Concept

Martin Hoke

Summary
Martin Rossiter Hoke (born May 18, 1952) is an American Republican politician, former member of the Ohio Casino Control Commission, and former member of the United States House of Representatives from Ohio. Hoke was born in Lakewood, Ohio, and attended school at the private Western Reserve Academy. He graduated from Amherst College in 1973 and earned a J.D. degree from Case Western Reserve University in 1980. He has been noted for practicing Sikhism. In 1981, Hoke began a company, Red Carpet Airport Car Care, that provided auto repair services at Cleveland Hopkins International Airport. Four years later, he founded Red Carpet Cellular, a distributor of then-novel cellular telephones, which became the largest distributor of cell phones in Ohio.
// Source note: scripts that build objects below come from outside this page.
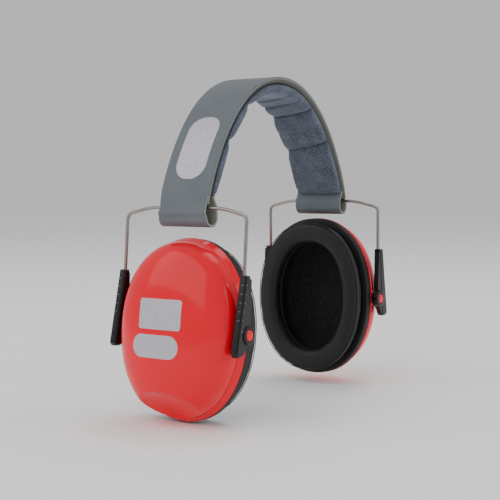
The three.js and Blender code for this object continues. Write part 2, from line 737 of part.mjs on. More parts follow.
/** Names the ends of a side's frame: the left side's frame is turned about Z. */
const endName = (side, end) => (end * side.sign < 0 ? 'front' : 'rear');

function addSide(parent, side) {
  const bail = new THREE.Group();
  bail.position.set(side.sign * CROSSBAR_REACH, 0, CROSSBAR_LEVEL);
  bail.rotation.order = 'ZYX';
  bail.rotation.z = side.sign < 0 ? Math.PI : 0;
  bail.rotation.y = -THREE.MathUtils.degToRad(side.splay);
  bail.add(piece(`${side.name}_wire_bail`, wireBail(), FINISHES.wire()));

  const sliders = new THREE.Group();
  sliders.position.z = -SHOULDER_DROP - RETRACTED_DROP - side.extension;
  bail.add(sliders);

  const cup = new THREE.Group();
  cup.position.x = -PIN_OFFSET;
  cup.rotation.y = -THREE.MathUtils.degToRad(side.cupLean);
  sliders.add(cup);
  for (const end of [-1, 1]) {
    const where = `${side.name}_${endName(side, end)}`;
    sliders.add(piece(`${where}_slider`, slider(end), FINISHES.slider()));
    cup.add(piece(`${where}_pivot_pin`, pivotPin(end), FINISHES.shell()));
  }
  cup.add(piece(`${side.name}_cup_shell`, cupShell(), FINISHES.shell()));
  cup.add(piece(`${side.name}_backplate`, backplate(), FINISHES.plate()));
  cup.add(piece(`${side.name}_cushion_ring`, cushionRing(), FINISHES.plate()));
  cup.add(piece(`${side.name}_cushion`, cushion(), FINISHES.cushion()));
  cup.add(piece(`${side.name}_foam_liner`, foamLiner(), FINISHES.foam()));
  parent.add(bail);
}

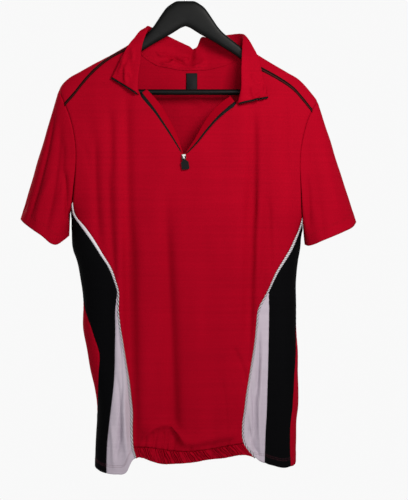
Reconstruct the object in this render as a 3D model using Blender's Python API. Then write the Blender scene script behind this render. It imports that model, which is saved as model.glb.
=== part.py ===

Hoke sold the company to British Petroleum in 1988. Verizon acquired the company in 1991. In 2007 Hoke developed an idea for a nasal irrigation system, partly to allay his own sinusitis. His creation evolved into Rhinosystems, Inc. of Brooklyn, OH, manufacturer of the patented Navage nasal irrigator, currently sold in Canada and the United States. In 2020, New York Magazine rated Navage the “Best Nasal Irrigation System.” In 1992, Hoke won the Republican nomination for Ohio's 10th congressional district, located in Cleveland's west side. Hoke upset heavily favored Democrat Mary Rose Oakar, who had represented the district (formerly the 20th District) for 16 years, in the general election. Oakar was hampered by accusations of check writing at the House of Representatives Bank. Hoke was the first Republican to represent a significant portion of traditionally heavily Democratic Cleveland in over 30 years. Hoke won re-election in 1994 against Frank Gaul, a Cuyahoga County Treasurer who had recently overseen losses in a county bond fund based on faulty advice from private bond counsel. In 1996, Hoke was defeated by former Cleveland mayor Dennis Kucinich 49%-46%. Hoke was harmed by several gaffes he had made, the Democratic nature of the district, strong labor support for Kucinich, and a mounting public perception that he would lose.